Data extracted from a collection
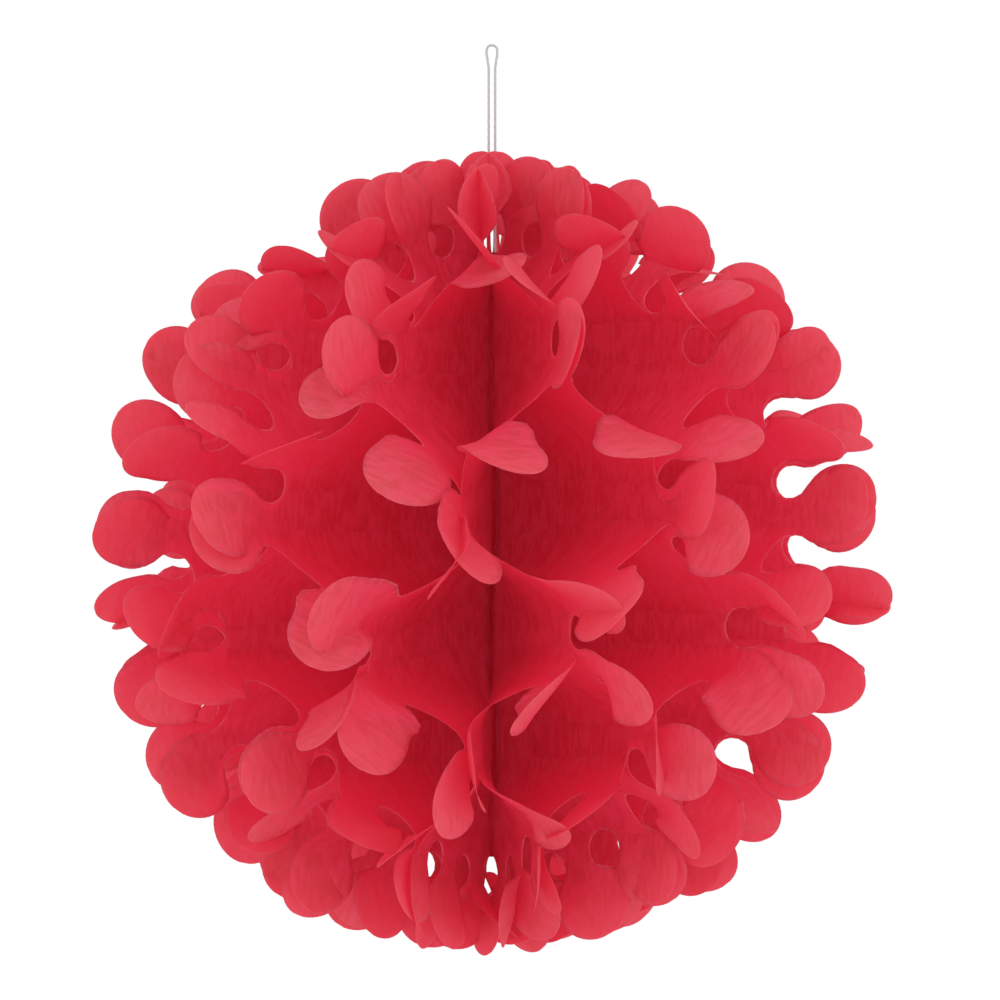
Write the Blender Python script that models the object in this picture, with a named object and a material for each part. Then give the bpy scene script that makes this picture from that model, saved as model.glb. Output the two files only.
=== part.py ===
"""Hanging puff ball: half-disc tissue sheets bound down a spine and opened right round.

Every sheet is the same cut: a half disc whose straight edge is glued to the spine and whose
round edge is cut into petals. Each sheet is glued to one neighbour along level lines at
every second height and to its other neighbour at the heights between, so the opened stack
makes diamond cells. Metres, +Z up, the origin at the top of the hanging loop, and the
front of the ball towards -Y.
"""

import math

import bmesh
import bpy
from mathutils import Vector

# Whole ball
BALL_RADIUS = 0.200         # spine to petal tip
LOOP_HEIGHT = 0.254         # ball centre to the top of the hanging loop
SHEETS = 20
PETALS = 14                 # along one sheet's round edge

# Sheet and spine
SHEET_THICKNESS = 0.0006
FIT_GAP = 0.0003            # between faces that touch
SPINE_RADIUS = 0.0037
INNER_EDGE = SPINE_RADIUS + FIT_GAP

# Petal cut: a round head and a round notch between two petals
HEAD_RADIUS = 0.0190
NOTCH_RADIUS = 0.0095
NOTCH_CENTRE = 0.1595       # spine to the middle of a notch's round end
HEAD_CENTRE = BALL_RADIUS - HEAD_RADIUS
NOTCH_BOTTOM = NOTCH_CENTRE - NOTCH_RADIUS
FIRST_PETAL = math.asin((HEAD_RADIUS + INNER_EDGE + 0.0005) / HEAD_CENTRE)
PETAL_PITCH = (math.pi - 2 * FIRST_PETAL) / (PETALS - 1)
HEAD_STEPS = 6              # straight lengths round a head
NOTCH_STEPS = 2             # straight lengths from a neck to the bottom of a notch

# Glue lines, as heights over the ball's centre. The even ones join sheet pairs round
# FRONT_SEAM, the odd ones join the pairs half a cell further round.
GLUE_LEVELS = (0.215, 0.160, 0.102, 0.0225, -0.036, -0.0886, -0.143, -0.200)
FIRST_LEVEL = -1            # order number of the first height in the list
FRONT_SEAM = math.radians(-94.5)

# Hanging loop: a doubled thread that widens into a small eye at the top
THREAD_DIAMETER = 0.0013
LOOP_HALF_WIDTH = 0.0016
EYE_HALF_WIDTH = 0.0027
EYE_LENGTH = 0.010          # height over which the strands part
LOOP_FOOT = NOTCH_BOTTOM - LOOP_HEIGHT + FIT_GAP
THREAD_STEP = 0.0034        # between points along the thread
BEND_STEPS = 8

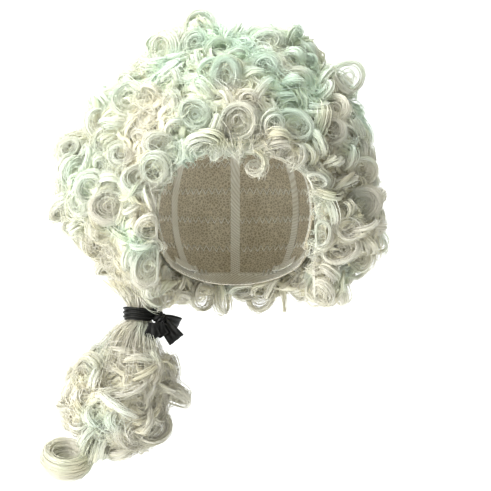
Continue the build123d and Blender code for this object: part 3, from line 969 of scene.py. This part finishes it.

# Task brief
Quote every line from the beginning of the entries up to and including the line that contains "opened right round.".

# Exercise answer
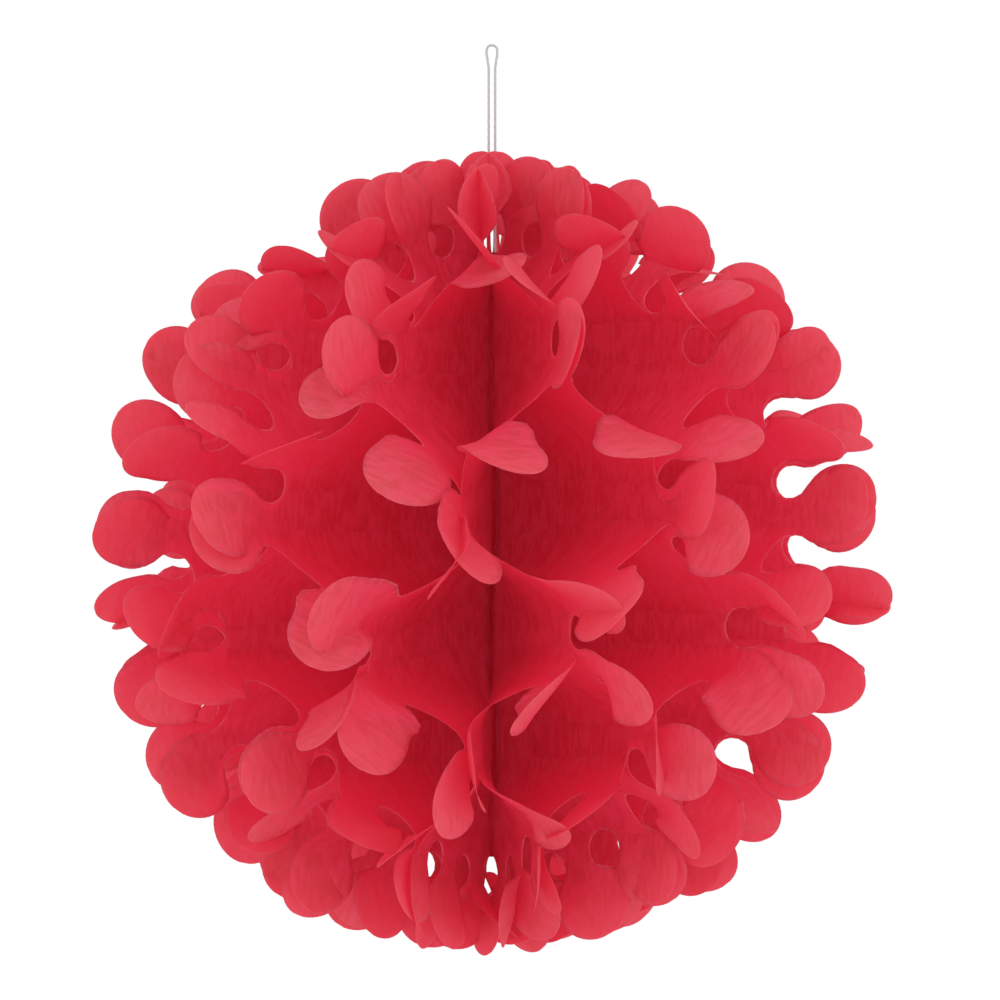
Write the Blender Python script that models the object in this picture, with a named object and a material for each part. Then give the bpy scene script that makes this picture from that model, saved as model.glb. Output the two files only.
=== part.py ===
"""Hanging puff ball: half-disc tissue sheets bound down a spine and opened right round.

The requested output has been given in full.